Friday, September 02, 2011

Investigative food journalist Barry Estabrook reveals the huge human and environmental cost of bringing perfectly round, red tomatoes to supermarkets all year long. Tomatoland: How Modern Industrial Agriculture Destroyed Our Most Alluring Fruit, based on his James Beard Award-winning article, "The Price of Tomatoes," traces the supermarket tomato from its birthplace in the deserts of Peru to Immokalee, Florida, and investigates the herbicides and pesticides used on crops, why tomatoes have become less nutrient-rich, and how the drive for low cost fruit has fostered a modern-day slave trade in the United States.


Barry Estabrook

Comments [3]

I wrote two in-depth articles for Chelsea Now (Aug 11 & 19, 2010) about the Immokalee tomato workers in Florida and their struggle for higher wages and humane living/working conditions.
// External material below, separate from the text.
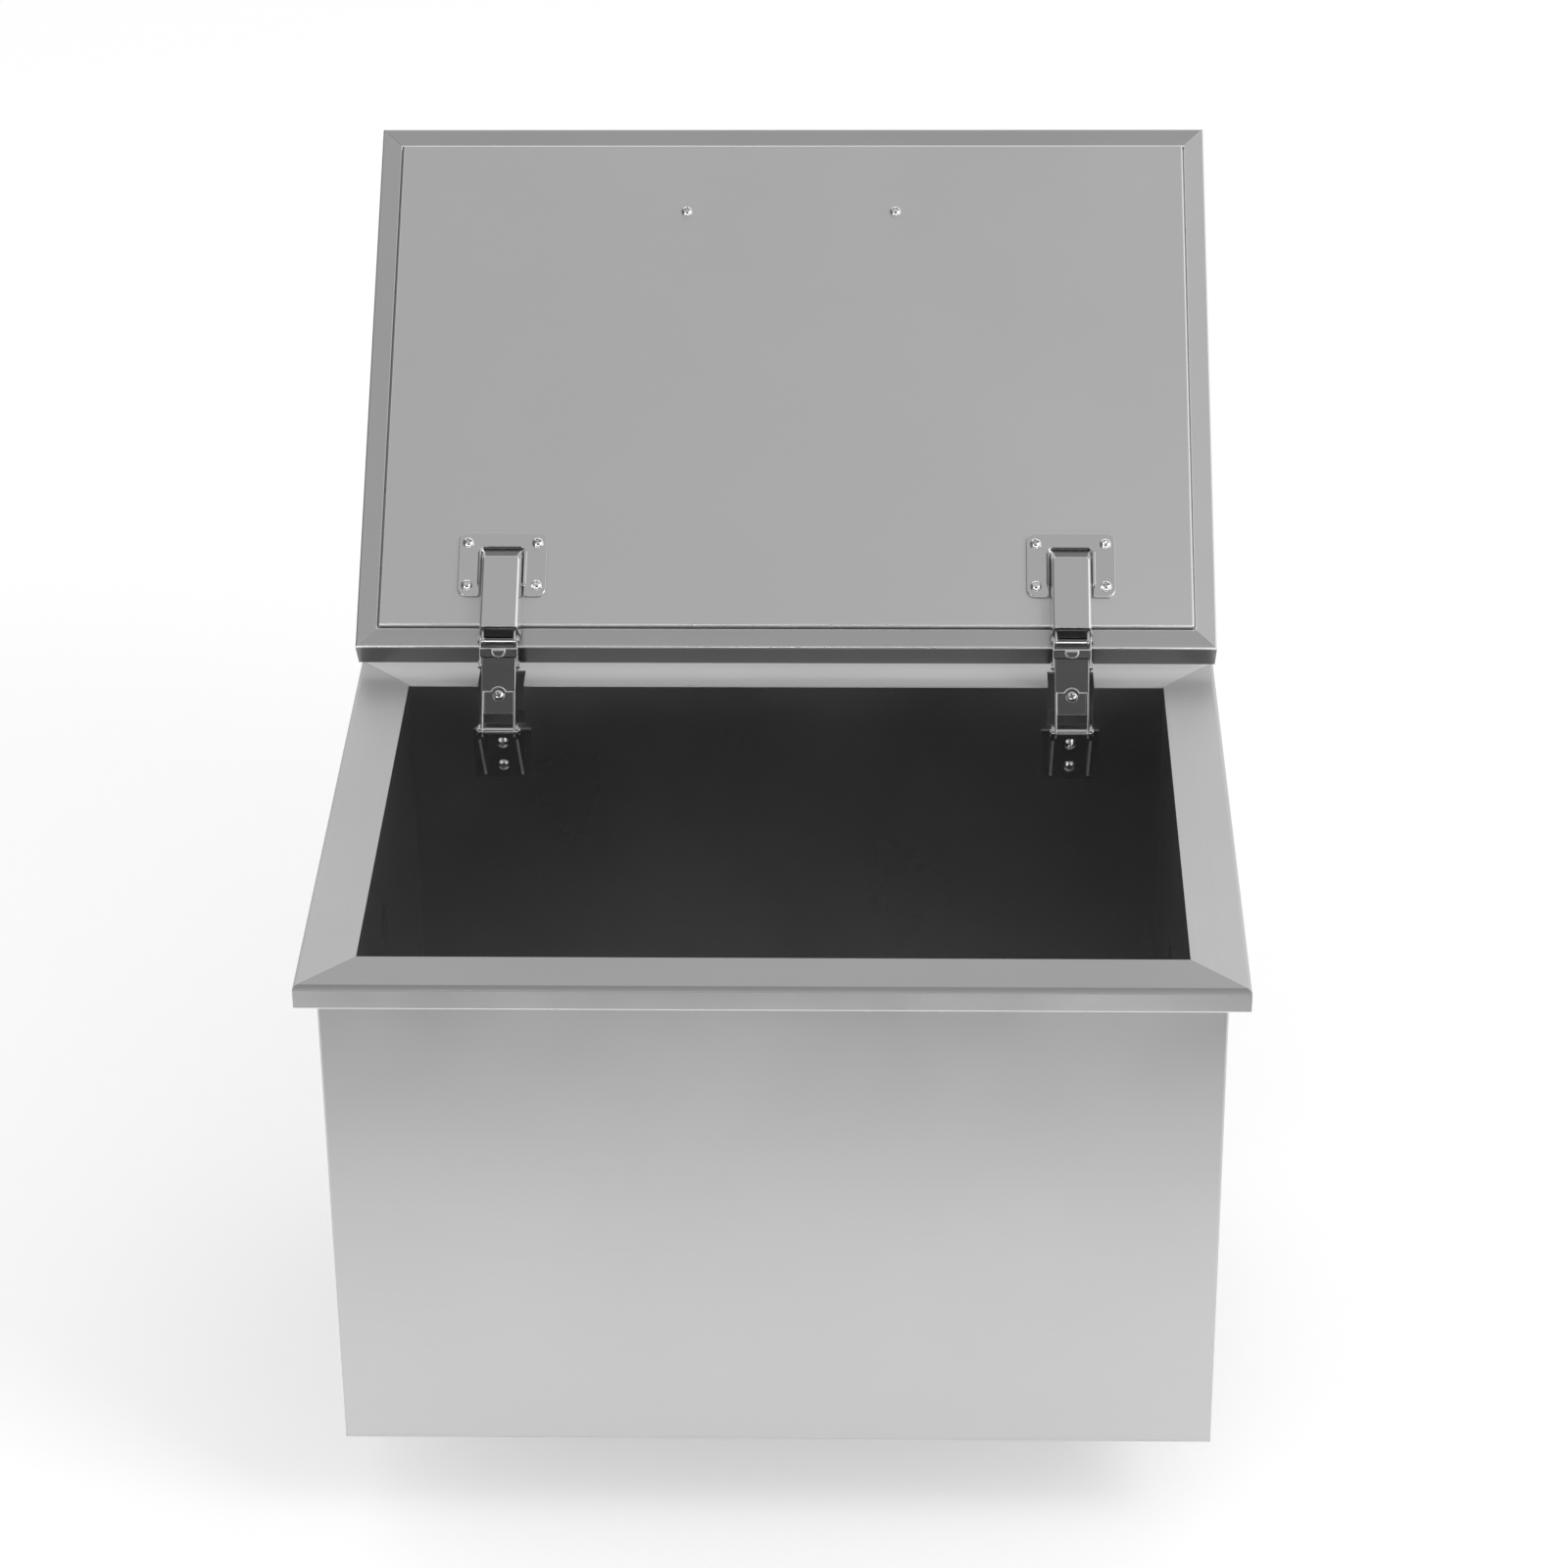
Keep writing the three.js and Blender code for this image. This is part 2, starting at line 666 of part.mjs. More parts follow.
function lidFoam() {
  const half = lidWidth / 2 - sheet - fitGap;
  const low = sheet - lidThickness + fitGap;
  const step = -linerTuck - fitGap;
  const slab = block(
    -half, half, sheet + fitGap, lidLength - sheet - fitGap, low, step,
  );
  const inset = lidRim + fitGap + sheet + fitGap;
  const raised = block(
    inset - lidWidth / 2, lidWidth / 2 - inset, inset, lidLength - inset,
    step - sheet, linerRise - sheet - fitGap,
  );
  const bores = lidBores(low - overrun, linerRise + overrun, fitGap + fitGap);
  return cutAll(slab.add(raised), bores);
}

// Bow handle on the outer face, standing off below it in the lid frame
function bowHandle() {
  const face = -lidThickness - fitGap;
  const far = face - handleHeight + handleBar / 2;
  const [x0, x1] = handleFeet;
  const path = new THREE.CurvePath();
  const at = (x, z) => new THREE.Vector3(x, handleRow, z);
  path.add(new THREE.LineCurve3(at(x0, face), at(x0, far + handleBend)));
  path.add(new THREE.QuadraticBezierCurve3(at(x0, far + handleBend), at(x0, far), at(x0 + handleBend, far)));
  path.add(new THREE.LineCurve3(at(x0 + handleBend, far), at(x1 - handleBend, far)));
  path.add(new THREE.QuadraticBezierCurve3(at(x1 - handleBend, far), at(x1, far), at(x1, far + handleBend)));
  path.add(new THREE.LineCurve3(at(x1, far + handleBend), at(x1, face)));
  const section = new THREE.Shape();
  section.absarc(0, 0, handleBar / 2, 0, 2 * halfTurn);
  const bar = new THREE.ExtrudeGeometry(section, {
    steps: 3 * arcSteps,
    bevelEnabled: false,
    extrudePath: path,
    curveSegments: arcSteps / 2,
  });
  const threads = handleFeet.map((x) =>
    rodZ(screwRadius + fitGap, face - handleThread - overrun, face + overrun, x, handleRow, screwSides),
  );
  return cutAll(solid(bar), threads);
}

// Drain parts round the vertical line through the middle of the tank floor
function ringZ(outer, inner, z0, z1, sides = roundSides) {
  return rodZ(outer, z0, z1, 0, 0, sides).subtract(
    rodZ(inner, z0 - overrun, z1 + overrun, 0, 0, sides),
  );
}

const drainEnd = casingFloor - drainStub;
const flangeUnder = tankFloor;
const gasketBottom = casingFloor - gasketHeight;
const nutBottom = gasketBottom - nutHeight;
const pipeBottom = drainEnd + tailpipeOverlap - tailpipeLength;

function drainBody() {
  const flange = rodZ(drainFlangeRadius, flangeUnder, flangeUnder + drainFlangeHeight);
  const pipe = rodZ(drainPipeRadius, drainEnd, flangeUnder + drainFlangeHeight);
  const bore = rodZ(drainBore, drainEnd - overrun, flangeUnder + drainFlangeHeight + overrun);
  return flange.add(pipe).subtract(bore);
}

function lockNut() {
  const corner = nutAcross / 2 / Math.cos(halfTurn / 6);
  const hexagon = rodZ(corner, nutBottom, gasketBottom, 0, 0, 6);
  const bore = rodZ(drainPipeRadius + fitGap, nutBottom - overrun, gasketBottom + overrun);
  return hexagon.subtract(bore);
}

// Tailpipe: a wide socket over the drain's stub, stepped down to its own bore
function tailpipe() {
  const socket = drainEnd + tailpipeOverlap;
  const body = rodZ(tailpipeRadius, pipeBottom, socket);
  const stub = rodZ(drainPipeRadius + fitGap, drainEnd - fitGap, socket + overrun);
  const bore = rodZ(drainBore, pipeBottom - overrun, socket);
  return cutAll(body, [stub, bore]);
}

// Plug: a tapered stopper with a cap and a pull ring
function drainPlug() {
  const seat = flangeUnder + drainFlangeHeight;
  const wide = drainBore - fitGap;
  const stopper = new THREE.CylinderGeometry(wide, wide - plugTaper, plugDepth, roundSides);
  stopper.rotateX(halfTurn / 2);
  stopper.translate(0, 0, seat + fitGap - plugDepth / 2);
  const capTop = seat + fitGap + plugCapHeight;
  const cap = rodZ(plugCapRadius, seat + fitGap, capTop);
  const pull = new THREE.TorusGeometry(pullRadius, pullBar, screwSides / 2, roundSides);
  pull.rotateX(halfTurn / 2);
  pull.translate(0, 0, capTop + pullRadius);
  return joinAll([solid(stopper), cap, solid(pull)]);
}

// Assembly in the rim frame
const bin = new THREE.Group();
bin.name = "drop_in_ice_bin";
const rimFrame = new THREE.Group();
rimFrame.position.set(0, -seatWidth / 2, skirtHeight);
bin.add(rimFrame);
rimFrame.add(
  meshOf("rim_flange", rimFlange(), satinSteel),
  meshOf("inner_tank", innerTank(), tankSteel),
  meshOf("outer_casing", casingShell(), satinSteel),
  meshOf("casing_bottom", casingBottom(), satinSteel),
  meshOf("wall_insulation", wallFoam(), foam),
  meshOf("floor_insulation", floorFoam(), foam),
);

const drain = new THREE.Group();
drain.position.set(0, tankMiddle, 0);
rimFrame.add(drain);
drain.add(
  meshOf("drain_body", drainBody(), polishedSteel),
  meshOf("drain_gasket", ringZ(gasketRadius, drainPipeRadius + fitGap, gasketBottom, casingFloor), rubber),
  meshOf("drain_lock_nut", lockNut(), polishedSteel),
  meshOf("drain_tailpipe", tailpipe(), pipePlastic),
  meshOf("drain_plug", drainPlug(), rubber),
);

const lid = new THREE.Group();
lid.position.set(0, lidCorner.x, lidCorner.y);
lid.rotation.x = lidTilt;
rimFrame.add(lid);
lid.add(
  meshOf("lid_outer_pan", lidShell(), satinSteel),
  meshOf("lid_inner_panel", lidLiner(), linerSteel),
  meshOf("lid_insulation", lidFoam(), foam),
  meshOf("lid_handle", bowHandle(), polishedSteel),
);

const handleScrewLength = linerRise + fitGap + lidThickness + handleThread;
handleFeet.forEach((x, index) => {
  const screw = meshOf(`handle_screw_${index + 1}`, panScrew(handleScrewLength), screwSteel);
  lid.add(placed(screw, x, handleRow, linerRise + fitGap));
});

for (const [side, x] of hingeSides) {
  const seat = new THREE.Group();
  seat.position.x = x;
  rimFrame.add(seat);
  seat.add(
    meshOf(`hinge_pocket_${side}`, hingePocket(), tankSteel),
    meshOf(`tank_bracket_${side}`, tankBracket(), polishedSteel),
    meshOf(`tank_pin_${side}`, hingePin(linkWidth / 2 + runGap + bracketSheet, tankPivot), polishedSteel),
  );
  ["upper", "lower"].forEach((row, index) => {
    const screw = meshOf(`bracket_screw_${row}_${side}`, panScrew(screwLength), screwSteel);
    const front = tankBack - bracketSheet - fitGap;
    seat.add(placed(screw, 0, front, bracketRows[index], halfTurn / 2));
  });

  const link = new THREE.Group();
  link.position.set(0, tankPivot.x, tankPivot.y);
  link.rotation.x = rad(linkOpenAngle);
  seat.add(link);
  const outerHalf = linkWidth / 2 + runGap + yokeSheet;
  const linkScrew = meshOf(`link_screw_${side}`, panScrew(linkDepth / 2), screwSteel);
  link.add(
    meshOf(`link_channel_${side}`, linkChannel(), linkSteel),
    meshOf(`link_inner_arm_${side}`, innerArm(), linkSteel),
    meshOf(`link_pin_${side}`, hingePin(outerHalf, new THREE.Vector2(linkLength, 0)), polishedSteel),
    placed(linkScrew, 0, screwOnLink, innerArmRise + linkSheet + fitGap),
  );

  const yoke = new THREE.Group();
  yoke.position.set(0, linkTop.x, linkTop.y);
  yoke.rotation.x = rad(yokeOpenAngle);
  seat.add(yoke);
  yoke.add(
    meshOf(`yoke_${side}`, yokePlates(), linkSteel),
    meshOf(`lid_pin_${side}`, barrelPin(outerHalf, new THREE.Vector2(yokeLength, 0)), polishedSteel),
  );

  const onLid = new THREE.Group();
  onLid.position.x = x;
  lid.add(onLid);
  onLid.add(
    meshOf(`hinge_arm_${side}`, boxArm(), polishedSteel),
    meshOf(`hinge_plate_${side}`, hingePlate(), polishedSteel),
  );
  plateScrews.forEach(([across, along], index) => {
    const screw = meshOf(`plate_screw_${side}_${index + 1}`, panScrew(screwLength), screwSteel);
    onLid.add(placed(screw, across, along, linerFace + plateSheet + fitGap));
  });
}

export default bin;
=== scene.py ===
import math

import bmesh
import bpy
from mathutils import Matrix, Vector


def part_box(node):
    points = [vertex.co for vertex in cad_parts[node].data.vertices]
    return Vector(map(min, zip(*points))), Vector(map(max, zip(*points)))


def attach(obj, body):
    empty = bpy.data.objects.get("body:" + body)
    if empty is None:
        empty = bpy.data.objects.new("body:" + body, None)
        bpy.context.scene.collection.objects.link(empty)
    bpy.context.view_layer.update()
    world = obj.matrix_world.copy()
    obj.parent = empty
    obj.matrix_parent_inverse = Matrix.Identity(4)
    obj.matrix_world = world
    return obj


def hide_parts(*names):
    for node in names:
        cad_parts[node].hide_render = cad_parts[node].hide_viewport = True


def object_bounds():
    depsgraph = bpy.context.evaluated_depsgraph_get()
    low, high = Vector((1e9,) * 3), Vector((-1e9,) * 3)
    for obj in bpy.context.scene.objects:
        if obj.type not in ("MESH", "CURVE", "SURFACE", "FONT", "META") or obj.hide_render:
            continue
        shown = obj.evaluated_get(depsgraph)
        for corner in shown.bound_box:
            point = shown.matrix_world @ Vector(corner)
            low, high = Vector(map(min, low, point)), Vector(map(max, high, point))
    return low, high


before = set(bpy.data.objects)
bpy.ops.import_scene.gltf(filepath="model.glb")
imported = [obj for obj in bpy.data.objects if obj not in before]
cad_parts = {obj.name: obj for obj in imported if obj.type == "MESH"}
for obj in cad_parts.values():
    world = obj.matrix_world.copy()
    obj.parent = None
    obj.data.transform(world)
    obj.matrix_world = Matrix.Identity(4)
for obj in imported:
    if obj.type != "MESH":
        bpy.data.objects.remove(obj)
solid_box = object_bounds()

# Studio
# A pale floor at the height of the drain's end, white surroundings, two soft boxes and a low
# strip of light, grey and dark cards that only reflections see, and a long lens from above.
mm = 0.001
frame_pixels = 1600
focal_pixels = 4798.0
sensor_width = 36.0
eye = Vector((0.0678, -2.1134, 1.3295))
pitch = math.radians(29.456)
yaw = math.radians(1.622)
roll = math.radians(-0.623)
view_reach = 50.0
fill_level = 0.78

camera_data = bpy.data.cameras.new("camera")
camera_data.sensor_width = sensor_width
camera_data.lens = focal_pixels / frame_pixels * sensor_width
camera_data.clip_end = view_reach
camera = bpy.data.objects.new("camera", camera_data)
turn = Matrix.Rotation(yaw, 4, "Z") @ Matrix.Rotation(math.pi / 2 - pitch, 4, "X")
camera.matrix_world = Matrix.Translation(eye) @ turn @ Matrix.Rotation(roll, 4, "Z")
bpy.context.scene.collection.objects.link(camera)
bpy.context.scene.camera = camera
bpy.context.scene.view_settings.view_transform = "Standard"

surroundings = bpy.data.worlds.new("surroundings")
surroundings.use_nodes = True
world_nodes = surroundings.node_tree.nodes
world_links = surroundings.node_tree.links
world_nodes.clear()
background = world_nodes.new("ShaderNodeBackground")
ray = world_nodes.new("ShaderNodeLightPath")
mirrored = world_nodes.new("ShaderNodeMath")
mirrored.operation = "MAXIMUM"
whitened = world_nodes.new("ShaderNodeMath")
whitened.operation = "MAXIMUM"
tone = world_nodes.new("ShaderNodeMix")
tone.data_type = "RGBA"
tone.inputs["A"].default_value = (fill_level, fill_level, fill_level, 1.0)
tone.inputs["B"].default_value = (1.0, 1.0, 1.0, 1.0)
world_out = world_nodes.new("ShaderNodeOutputWorld")
world_links.new(ray.outputs["Is Glossy Ray"], mirrored.inputs[0])
world_links.new(ray.outputs["Is Transmission Ray"], mirrored.inputs[1])
world_links.new(ray.outputs["Is Camera Ray"], whitened.inputs[0])
world_links.new(mirrored.outputs[0], whitened.inputs[1])
world_links.new(whitened.outputs[0], tone.inputs["Factor"])
world_links.new(tone.outputs["Result"], background.inputs["Color"])
world_links.new(background.outputs["Background"], world_out.inputs["Surface"])
bpy.context.scene.world = surroundings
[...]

They staged a protest last Aug. at Trader Joe's on Sixth Ave. & W. 21 St. This food chain has not signed on to the wage increase; right now, they earn 40-50 cents for every 32-lb. bucket. Shame on TJ's.

Sep. 02 2011 01:58 PM
Ken from Soho

What a disgusting topic. I shut the radio off. Tomatoes should be fed to pigs, not people!

Sep. 02 2011 01:57 PM
Amy from Manhattan

I found the Coalition of Immokalee Workers website: Looks like a good place to find out how to buy tomatoes without supporting the horrible practices Barry Estabrook has exposed, & what else you can do to oppose them.